Pourquoi attendre d’avoir refermé un livre pour en parler ? Je le fais d’habitude, mais cette fois, après qu’un roman décevant m’était tombé des mains, j’ai ouvert le premier tome de La Montagne magique de Thomas Mann (Der Zauberger, 1924, traduit de l’allemand par Maurice Betz), une relecture trop souvent remise à plus tard. Dès les premières pages, une voix intérieure me chuchotait : attention, chef-d’œuvre.

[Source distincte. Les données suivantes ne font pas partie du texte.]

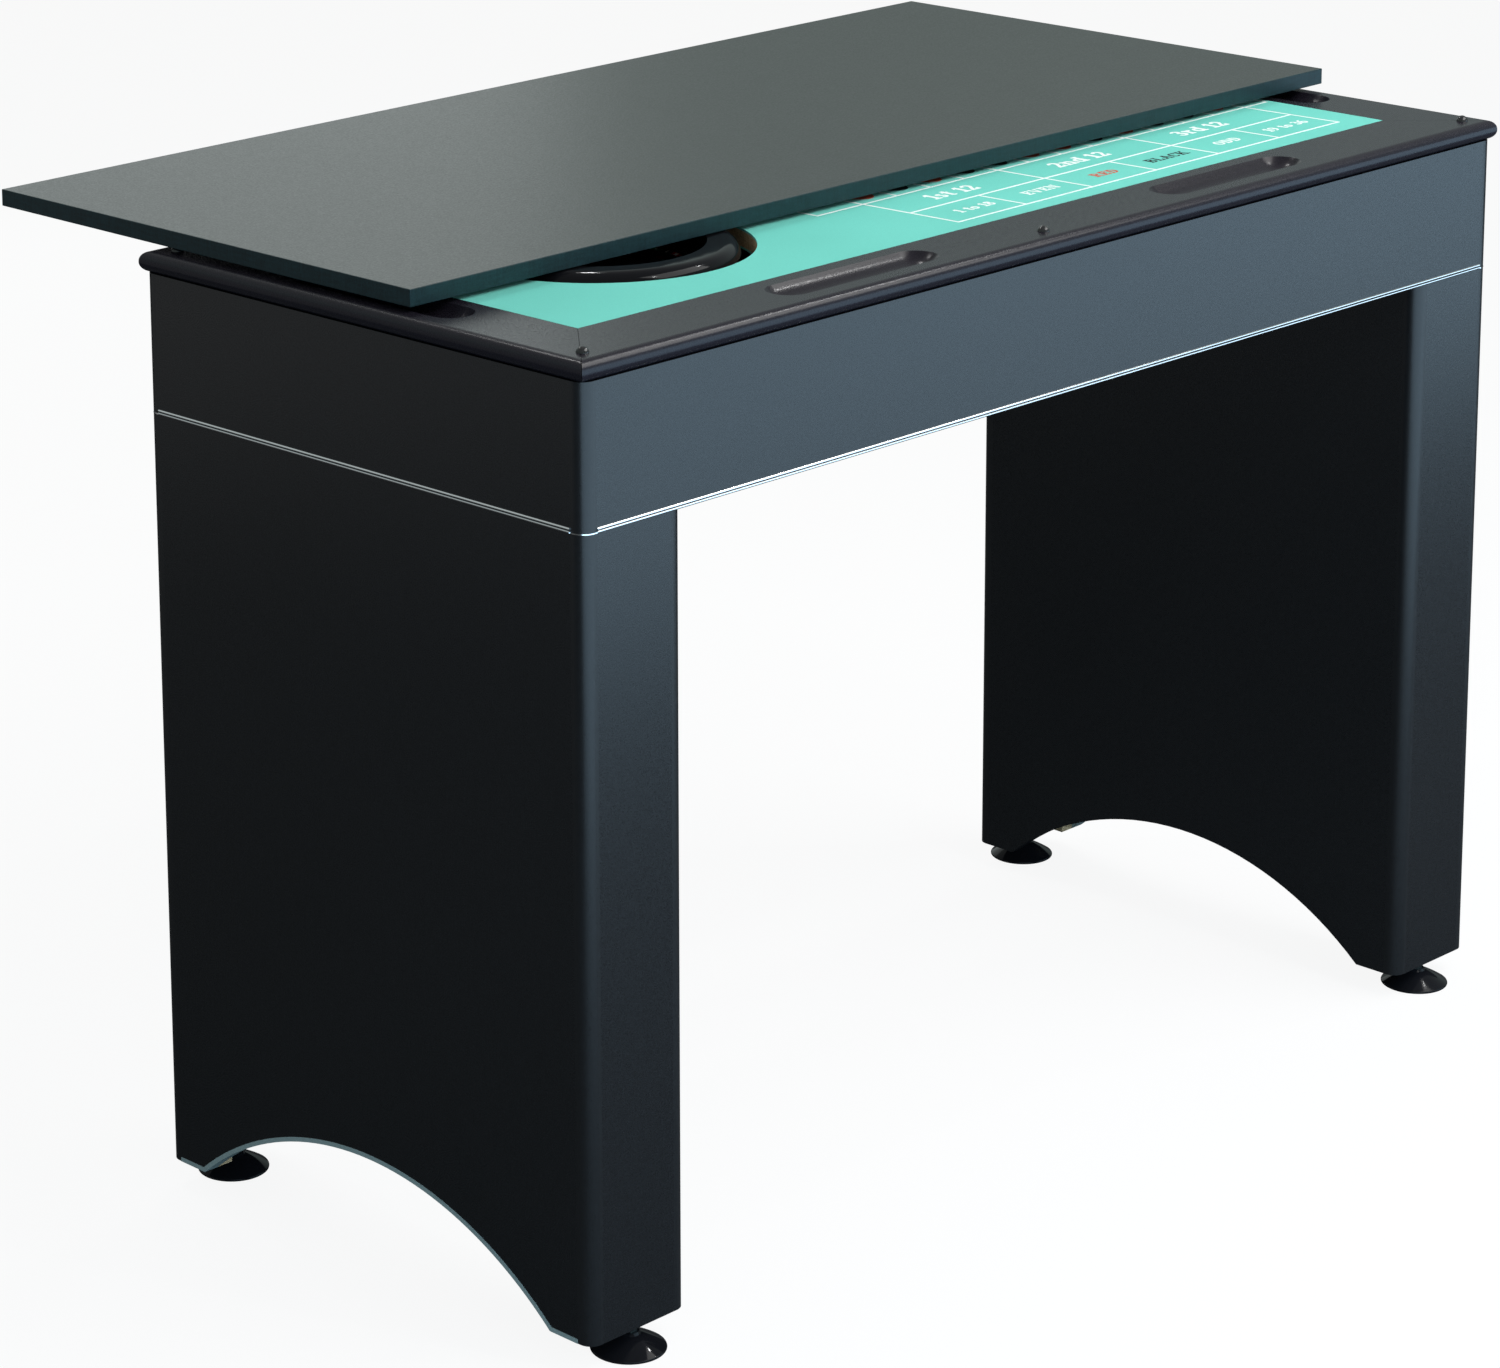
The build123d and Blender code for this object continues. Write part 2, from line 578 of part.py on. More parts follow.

« Un simple jeune homme se rendait au plein de l’été, de Hambourg, sa ville natale, à Davos-Platz, dans les Grisons. Il allait en visite pour trois semaines. » Le premier chapitre relate le voyage de Hans Castorp d’Allemagne en Suisse et son arrivée à Davos : deux jours l’ont éloigné de son quotidien « infiniment plus qu’il n’a pu l’imaginer ». « L’espace qui, tournant et fuyant, s’interpose entre lui et son lieu d’origine, développe des forces que l’on croit d’ordinaire réservées à la durée. D’heure en heure, l’espace détermine des transformations intérieures, très semblables à celles que provoque la durée, mais qui, en quelque manière, les surpassent. »

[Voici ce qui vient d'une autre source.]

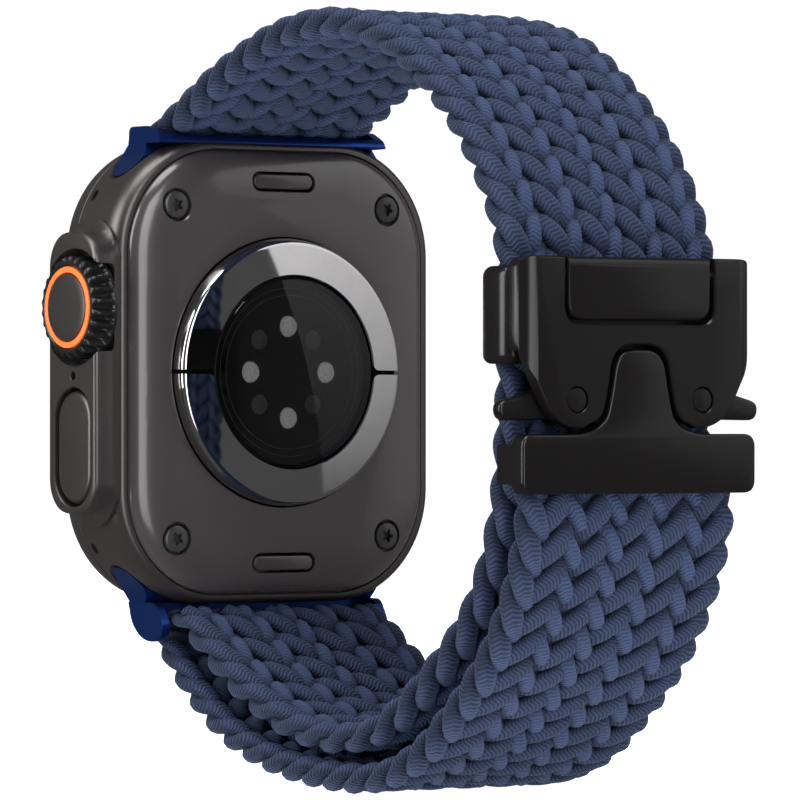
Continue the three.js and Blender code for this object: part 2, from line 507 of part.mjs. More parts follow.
// ---- tongue -------------------------------------------------------------------------------
function tongue() {
  const tip = [
    [14.5, -12.25, 1.3], [14.5, -6.4, 1.3], [6.9, -6.4, 1.2], [4.5, -5.4, 1.5], [3.55, -3.3, 1.5],
    [2.6, 0.3, 1.2], [1.4, 1.5, 0.8],
  ];
  const plate = prismY(roundedPolygon(mirrored(tip)), BUCKLE_Y - 1.6, BUCKLE_Y, { bevel: 0.3, steps: 1, curve: 5 });
  const stem = prismY(roundedPolygon(mirrored([[2.5, -8, 0], [2.5, 0.6, 0.8], [1.6, 0.9, 0.4]])),
    BUCKLE_Y - 2.9, BUCKLE_Y - 1.0);
  const lugs = [-1, 1].map((side) => box(side > 0 ? 13.6 : -14.5, side > 0 ? 14.5 : -13.6,
    TONGUE_PIN.y - 1.2, BUCKLE_Y - 1.0, -11.3, -7.4));
  const bore = rodX(TONGUE_PIN.radius + 0.2, -14.1, 14.1, TONGUE_PIN.y, TONGUE_PIN.z, 12);
  return cut(join(plate, stem, ...lugs), bore);
}

add('tongue', tongue(), BLACK_METAL);
add('tongue_pin', rodX(TONGUE_PIN.radius, -13.9, 13.9, TONGUE_PIN.y, TONGUE_PIN.z, 12), STEEL);

export default tracker;
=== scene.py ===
"""Wrist activity tracker on a braided elastic band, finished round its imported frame."""
import math
from collections import namedtuple

import bmesh
import bpy
import numpy as np
from mathutils import Matrix, Vector


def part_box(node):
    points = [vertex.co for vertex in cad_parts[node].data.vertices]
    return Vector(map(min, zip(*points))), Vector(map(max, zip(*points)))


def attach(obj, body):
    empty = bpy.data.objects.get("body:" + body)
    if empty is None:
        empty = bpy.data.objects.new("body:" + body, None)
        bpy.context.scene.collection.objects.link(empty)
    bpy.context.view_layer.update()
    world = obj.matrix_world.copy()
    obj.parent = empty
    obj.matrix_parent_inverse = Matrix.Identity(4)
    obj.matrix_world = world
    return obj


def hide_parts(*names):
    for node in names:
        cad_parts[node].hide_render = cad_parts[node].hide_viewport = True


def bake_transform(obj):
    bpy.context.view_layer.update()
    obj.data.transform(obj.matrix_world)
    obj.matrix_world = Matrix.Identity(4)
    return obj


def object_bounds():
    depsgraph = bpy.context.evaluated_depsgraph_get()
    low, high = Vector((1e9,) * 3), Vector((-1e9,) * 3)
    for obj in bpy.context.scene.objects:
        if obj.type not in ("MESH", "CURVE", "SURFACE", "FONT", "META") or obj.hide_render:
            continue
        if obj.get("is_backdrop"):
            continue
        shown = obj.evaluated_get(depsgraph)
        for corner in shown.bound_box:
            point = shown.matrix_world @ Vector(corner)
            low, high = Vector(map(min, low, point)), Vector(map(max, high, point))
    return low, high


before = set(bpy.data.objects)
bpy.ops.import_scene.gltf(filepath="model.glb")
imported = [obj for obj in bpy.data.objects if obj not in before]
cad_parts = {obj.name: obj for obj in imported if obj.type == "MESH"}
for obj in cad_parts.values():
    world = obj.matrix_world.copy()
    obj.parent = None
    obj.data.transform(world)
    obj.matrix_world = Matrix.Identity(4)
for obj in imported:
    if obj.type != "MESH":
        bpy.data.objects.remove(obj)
CAD_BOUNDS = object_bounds()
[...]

Avant son stage pratique sur un chantier de constructions, Hans découvre pour la première fois l’univers alpestre. A la gare du village, son cousin Joachim Ziemssen le presse de descendre : une voiture va les emmener au sanatorium international Berghof. Hans le complimente sur sa mine, Joachim le ramène à la réalité. Le soleil a bruni sa peau, oui, mais le médecin pense prolonger sa cure de « six bons petits mois ». Au Berghof, on se fait une tout autre idée du temps, trois mois passent comme un jour, « on change de conceptions ». Cette analyse du temps et de la manière dont on le perçoit sera un des leitmotivs du roman.

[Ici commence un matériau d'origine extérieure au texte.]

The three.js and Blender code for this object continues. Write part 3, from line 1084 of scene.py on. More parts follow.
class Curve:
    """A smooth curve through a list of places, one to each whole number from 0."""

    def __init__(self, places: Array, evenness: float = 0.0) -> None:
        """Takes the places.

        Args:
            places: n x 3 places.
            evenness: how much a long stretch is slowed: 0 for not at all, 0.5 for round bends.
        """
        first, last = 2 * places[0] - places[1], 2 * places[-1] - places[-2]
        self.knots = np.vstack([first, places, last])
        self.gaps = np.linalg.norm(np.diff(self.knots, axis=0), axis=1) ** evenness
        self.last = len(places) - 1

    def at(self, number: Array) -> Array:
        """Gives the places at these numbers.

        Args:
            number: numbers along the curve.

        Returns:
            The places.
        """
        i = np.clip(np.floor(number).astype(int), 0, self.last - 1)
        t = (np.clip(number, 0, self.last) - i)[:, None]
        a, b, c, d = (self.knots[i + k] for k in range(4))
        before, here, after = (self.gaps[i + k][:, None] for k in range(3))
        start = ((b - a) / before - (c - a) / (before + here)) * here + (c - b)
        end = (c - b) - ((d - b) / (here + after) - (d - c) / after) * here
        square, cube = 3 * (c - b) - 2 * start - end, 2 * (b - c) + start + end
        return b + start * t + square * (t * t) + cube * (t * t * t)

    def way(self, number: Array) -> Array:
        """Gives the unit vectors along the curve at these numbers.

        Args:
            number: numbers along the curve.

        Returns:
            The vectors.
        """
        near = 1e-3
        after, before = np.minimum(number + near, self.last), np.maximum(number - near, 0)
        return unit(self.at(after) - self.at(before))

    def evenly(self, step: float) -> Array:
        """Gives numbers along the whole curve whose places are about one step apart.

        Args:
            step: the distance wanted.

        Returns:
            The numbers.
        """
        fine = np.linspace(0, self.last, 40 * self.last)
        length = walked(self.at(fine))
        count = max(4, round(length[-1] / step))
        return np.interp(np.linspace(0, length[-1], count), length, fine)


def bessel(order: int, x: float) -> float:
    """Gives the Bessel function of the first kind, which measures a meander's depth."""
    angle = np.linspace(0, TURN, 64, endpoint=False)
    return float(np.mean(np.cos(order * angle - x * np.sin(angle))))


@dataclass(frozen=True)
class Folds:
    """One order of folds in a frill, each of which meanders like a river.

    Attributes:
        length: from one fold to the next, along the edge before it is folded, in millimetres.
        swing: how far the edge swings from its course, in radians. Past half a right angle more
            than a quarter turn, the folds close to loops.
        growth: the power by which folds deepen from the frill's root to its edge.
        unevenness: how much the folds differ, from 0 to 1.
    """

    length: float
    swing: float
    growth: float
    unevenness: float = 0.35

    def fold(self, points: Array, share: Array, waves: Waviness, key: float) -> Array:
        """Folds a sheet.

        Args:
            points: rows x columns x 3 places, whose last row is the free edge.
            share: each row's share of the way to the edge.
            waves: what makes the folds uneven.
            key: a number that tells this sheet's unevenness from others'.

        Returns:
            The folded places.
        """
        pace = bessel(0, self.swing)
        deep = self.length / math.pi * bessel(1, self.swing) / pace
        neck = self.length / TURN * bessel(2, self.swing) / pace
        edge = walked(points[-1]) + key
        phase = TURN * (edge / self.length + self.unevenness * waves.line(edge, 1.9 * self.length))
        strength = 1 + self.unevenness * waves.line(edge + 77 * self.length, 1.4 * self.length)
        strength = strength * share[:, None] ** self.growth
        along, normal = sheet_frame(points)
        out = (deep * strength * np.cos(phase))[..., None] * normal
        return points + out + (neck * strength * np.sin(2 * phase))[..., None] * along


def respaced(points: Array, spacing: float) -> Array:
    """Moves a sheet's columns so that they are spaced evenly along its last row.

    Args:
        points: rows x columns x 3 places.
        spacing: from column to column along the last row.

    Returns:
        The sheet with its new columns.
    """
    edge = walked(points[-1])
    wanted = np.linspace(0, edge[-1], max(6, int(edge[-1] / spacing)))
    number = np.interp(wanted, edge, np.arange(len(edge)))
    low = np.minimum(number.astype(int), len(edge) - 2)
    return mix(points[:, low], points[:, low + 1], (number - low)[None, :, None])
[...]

En échangeant leurs impressions sur le paysage, sur la qualité de l’air à seize cents mètres d’altitude, Joachim répète « nous autres, ici, en haut », comme s’il s’agissait d’un monde à part. Hans est content de découvrir sa chambre « gaie et paisible » au numéro 34, à côté de celle de son cousin. Une Américaine y est morte deux jours avant, mais tout a été désinfecté par « des fumigations ». Hans écoute distraitement, s’étonne du froid des radiateurs – pas de chauffage en été, il s’habituera. Au restaurant, pendant un excellent dîner, Joachim lui parle des habitudes et des gens, puis le présente au médecin en second, le Dr Krokovski, qui ironise sur la « santé parfaite » du jeune ingénieur de la marine. La première nuit de Hans sera peuplée de rêves étonnants.
Le chapitre II revient sur son passé : ayant perdu sa mère puis son père avant ses sept ans, Hans Castorp a vécu d’abord chez son grand-père, un sénateur qu’il aimait et admirait, qui lui a transmis ses valeurs avant de mourir d’une pneumonie, comme son fils. Puis chez son tuteur et oncle, le consul Tienappel, qui gère le patrimoine de Hans et lui conseille des études et un bon travail s’il veut continuer à mener sa vie agréable de jeune bourgeois – linge marqué, tailleur, confort.
Le trouvant fatigué après son examen d’ingénieur, le médecin lui a conseillé des vacances en haute montagne ; aussi le consul lui a suggéré de passer trois semaines avec son cousin qui s’ennuie au sanatorium depuis cinq mois. En découvrant l’établissement, Hans est curieux de ce mode de vie tout nouveau pour lui et suit à peu près l’horaire de son cousin – sur le conseil du médecin-chef Behrens qui trouve que le visiteur ferait un meilleur malade que lui.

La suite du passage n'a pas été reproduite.